The advert’s illogicality is daring. In Longoria’s hands, the ice cream looks about as convincing as the microphone clasped by a lip-synching chanteuse. Yet there’s not even the slightest attempt to hide the obvious disjunction between her famous physique (5’2”/ 24” W/ 32” B!) and the Magnum’s nutritional composition (260 cal/26.7g carb/15.5g fat). Because she’s not just a size 0 – oh no! that would be positively plebeian! – she’s a 00 – a super-special size only reachable by a stratospherically successful starlet. When she recently gained weight, reaching the positively porcine proportions of an ordinary size 0, the celebrity media hyperventilated their way to hundreds of headlines. Was she unwell? Pregnant? Desperately unhappy? Poor Longoria (now 5’2”/ 25” W/ 34”C) was forced to release a statement that she was actually method acting, gaining weight in order to look more ordinary. Like an overworked housewife, in fact. The whole inch she put onto her waist was actually a sign of her Very Serious Dedication To Her Craft.
Since the dawn of civilization, food has had a symbolic value above and beyond its physiological purpose. However, the Magnum ad is a good example of a wider cultural trend: we have reached the point where we have all but lost the sense of a connection between food and energy, replacing it with an association between food and emotional states. Twenty years ago, a lot of food advertising still endeavoured to connect with the idea that food had a physiological purpose to sustain the vital processes needed to maintain life. Pleasure featured, but in balance with other qualities. For instance, in 80s Britain, the slogan for the nation’s favourite chocolate bar read “A Mars a day helps you work, rest and play”. There was a materialism about food, in a moral, philosophical and physiological sense; a connection between calorific value and social and cultural capital.
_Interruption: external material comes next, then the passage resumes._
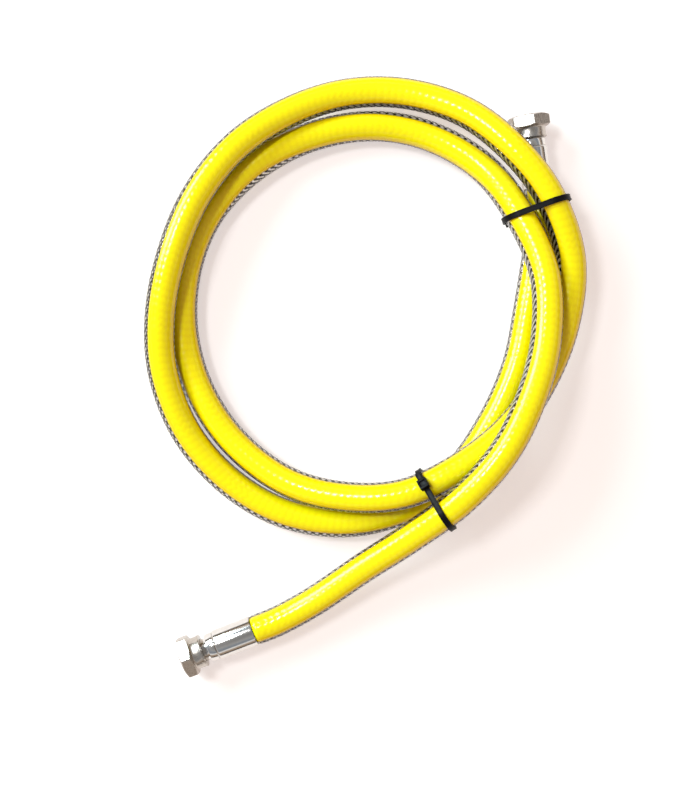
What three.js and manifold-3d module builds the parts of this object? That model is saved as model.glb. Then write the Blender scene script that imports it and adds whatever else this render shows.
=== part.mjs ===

Of course, this link was still highly aspirational: food was fuel that helped you battle in the boardroom, claw your way to the contract and run the victorious race, but all of those things depended on energy. In 2002, however, Mars decided to ditch its slogan, replacing it with the supremely hedonistic “Pleasure you can’t measure”. A spokeswoman for the marketing department explained the shift, arguing that the voracious female chocaholic was excluded from the previous campaign because “The images of energy and accomplishment have a male bias” (1). Apparently feminism does not apply to food, so to convince women, the new slogan broke the connection between eating and energy, replacing it with a touchy-feely sentimental relationship between food and the consuming body.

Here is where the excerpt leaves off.